The goal is not to abandon the tracker. It's to make sure that when the tracker eventually goes away, you lose the backlog, not the history.

What belongs where

  • Gitea issue — intake, triage, status, and the live discussion. Treat it as a cache: useful now, expendable later.
  • PRD (docs/prds/) — the durable spec for anything that warrants one. Rule: a PRD must be self-contained. Synthesize the issue discussion into the Problem / Design / Open-questions sections; reference the issue as a convenience pointer, never as the only home of a load-bearing argument. (Retrofit PRD 0025: inline the #88 "option 3 vs bottle_config:" reasoning so the PRD stands alone.)
  • Research note (docs/research/) — the durable "why," exactly like this file. Comparative analysis, landscape surveys, tradeoffs.
  • Commit message — the durable "what changed and why, at this point in the diff."
  • Decision log (proposed, see below) — durable record of decisions that aren't features and don't merit a PRD.

Closing the gap: a portable decision record

Two classes of decision currently have no in-repo home:

  • Sub-PRD feature requests — too small for a PRD, but you still want a tracked "we will / won't do this, because." Today these live only as issues.
  • Non-feature decisions — "merge with rebase, not merge-commit," "agent identity is claimed-not-vouched," "bottles are home-only." Some land inside a PRD that happens to touch them; many are folded into chat and lost.

Options, cheapest first:

  1. An ADR-lite log under docs/decisions/. One short Markdown file per decision: context, decision, consequences, date, links.
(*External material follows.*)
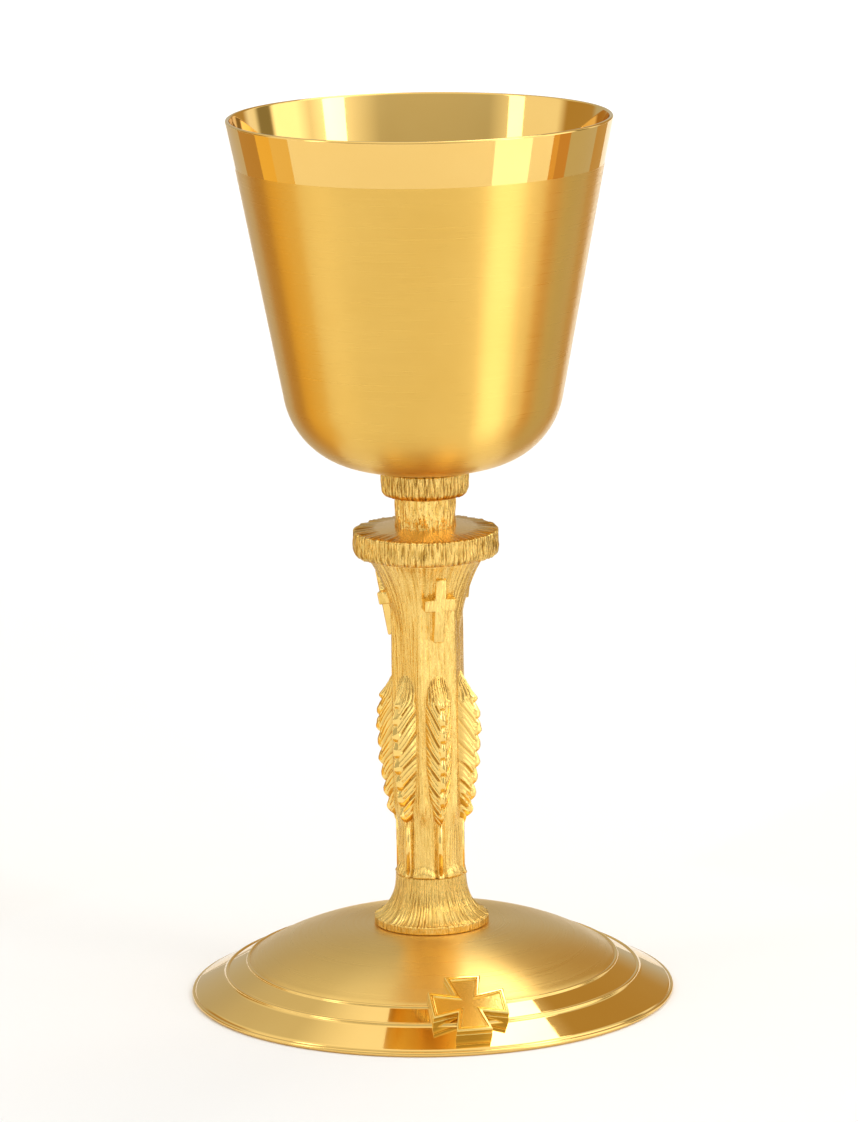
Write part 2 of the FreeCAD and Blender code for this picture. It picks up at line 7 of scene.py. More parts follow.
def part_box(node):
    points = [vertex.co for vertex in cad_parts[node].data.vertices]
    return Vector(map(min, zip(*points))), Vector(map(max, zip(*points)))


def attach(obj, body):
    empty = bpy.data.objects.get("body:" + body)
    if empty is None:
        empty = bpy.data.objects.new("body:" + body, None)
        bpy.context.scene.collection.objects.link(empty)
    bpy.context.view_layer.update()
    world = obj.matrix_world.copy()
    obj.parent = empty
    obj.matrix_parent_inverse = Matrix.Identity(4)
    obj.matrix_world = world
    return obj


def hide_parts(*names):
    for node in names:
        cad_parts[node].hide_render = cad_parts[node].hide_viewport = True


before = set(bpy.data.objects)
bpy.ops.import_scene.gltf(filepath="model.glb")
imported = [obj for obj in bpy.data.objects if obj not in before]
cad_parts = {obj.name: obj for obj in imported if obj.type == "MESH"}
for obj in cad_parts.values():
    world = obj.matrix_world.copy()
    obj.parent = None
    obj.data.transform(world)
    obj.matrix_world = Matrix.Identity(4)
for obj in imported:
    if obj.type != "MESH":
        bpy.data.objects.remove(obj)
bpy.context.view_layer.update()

# ---------------------------------------------------------------- the studio
# A white table in a tent of pale cloth with a bright window to the right, three
# soft lamps, and coloured cards that lie on the table. The cards show only in the
# metal, which mirrors all of this.

MM = 0.001
CAMERA_TURN = math.radians(-10.0)
CAMERA_REACH = 1.320
CAMERA_HEIGHT = 0.381
CAMERA_TILT = math.radians(11.83)
CAMERA_SWING = math.radians(-0.03)
CAMERA_ROLL = math.radians(-0.9)


def around(turn, reach, height):
    """A point so far from the stem's axis, turned by degrees from the camera to
    its right."""
    angle = CAMERA_TURN + math.radians(turn)
    return Vector((math.sin(angle) * reach, -math.cos(angle) * reach, height))


scene = bpy.context.scene
scene.view_settings.view_transform = "Standard"

lens = bpy.data.cameras.new("camera")
lens.lens = 183.5
lens.clip_start = 0.01
camera = bpy.data.objects.new("camera", lens)
camera.matrix_world = (
    Matrix.Translation(around(0, CAMERA_REACH, CAMERA_HEIGHT))
    @ Matrix.Rotation(CAMERA_TURN + CAMERA_SWING, 4, "Z")
    @ Matrix.Rotation(math.pi / 2 - CAMERA_TILT, 4, "X")
    @ Matrix.Rotation(CAMERA_ROLL, 4, "Z")
)
scene.collection.objects.link(camera)
scene.camera = camera


def stage_piece(name, corners, material):
    """A flat sheet of the studio from its corners in turn."""
    mesh = bpy.data.meshes.new(name)
    bm = bmesh.new()
    bm.faces.new([bm.verts.new(corner) for corner in corners])
    bm.to_mesh(mesh)
    bm.free()
    mesh.materials.append(material)
    piece = bpy.data.objects.new(name, mesh)
    scene.collection.objects.link(piece)
    return piece


table_white = bpy.data.materials.new("table_white")
table_white.use_nodes = True
shader = table_white.node_tree.nodes["Principled BSDF"]
shader.inputs["Base Color"].default_value = (0.93, 0.93, 0.925, 1)
shader.inputs["Roughness"].default_value = 0.7
shader.inputs["Specular IOR Level"].default_value = 0.2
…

This is the industry-standard Architecture Decision Record pattern, and it's a near-exact fit for "track decision history, portably." Numbered like PRDs (0001-merge-with-rebase.md). ~10 lines each; the discipline is writing them, not the format.
  2. Reuse the journal. The repo ships an init-entry skill that writes timestamped prose to docs/JOURNAL.md (not yet created here). A stream-of-thought journal is a fine home for decision narrative and is already part of the toolchain — lower ceremony than ADRs, less structured for later retrieval. The tag-entries skill could tag decision entries for grep-ability.
  3. Periodic issue export. Belt-and-suspenders: a scheduled job hits the Gitea API and dumps open/closed issues + comments to JSON under docs/issues-archive/, committed. Preserves the raw thread against losing Gitea without changing daily workflow. Mechanical, not a substitute for reifying rationale (a JSON dump of a thread is evidence, not a decision).
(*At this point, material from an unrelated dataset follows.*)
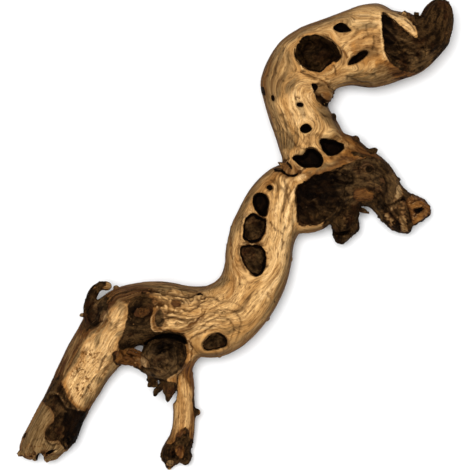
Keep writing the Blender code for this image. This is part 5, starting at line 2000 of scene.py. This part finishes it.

These compose: ADRs/journal for the decision, optional export for the raw evidence, issues for live coordination.

Recommendation

  1. Keep Gitea issues for intake, triage, and discussion. Don't fight Gitea on the things it's good at.
  2. Make the repo the system of record. Adopt the rule: no decision is "done" until its rationale exists in a versioned file (PRD, research note, or decision log). The issue is a pointer, never the sole source.
  3. Add docs/decisions/ (ADR-lite). Smallest change that closes the real gap — sub-PRD requests and non-feature decisions. Start by back-filling the few decisions already made only in threads or chat (rebase-merge policy; the agent-identity trust call from PRD 0027).
  4. Retrofit PRD 0025 to inline its #88 rationale, removing the one existing hard dependency on a Gitea thread.
  5. Treat issue numbers as disposable. When a PRD/commit cites an issue, ensure the cited content is mirrored in-repo so the citation degrades to a dead-but-harmless link, not lost information. (The already-broken claude-bottle/issues/88 link is the warning.)
  6. Optional: automate a Gitea issue export into the repo if you want the raw threads preserved without manual transcription.

Net: issues stay, because the alternative to issues is chat, which is worse. But the project's durable memory must live where the project already lives — in the clone — so that moving off Gitea, or losing it, costs you a backlog you can rebuild, never a history you can't.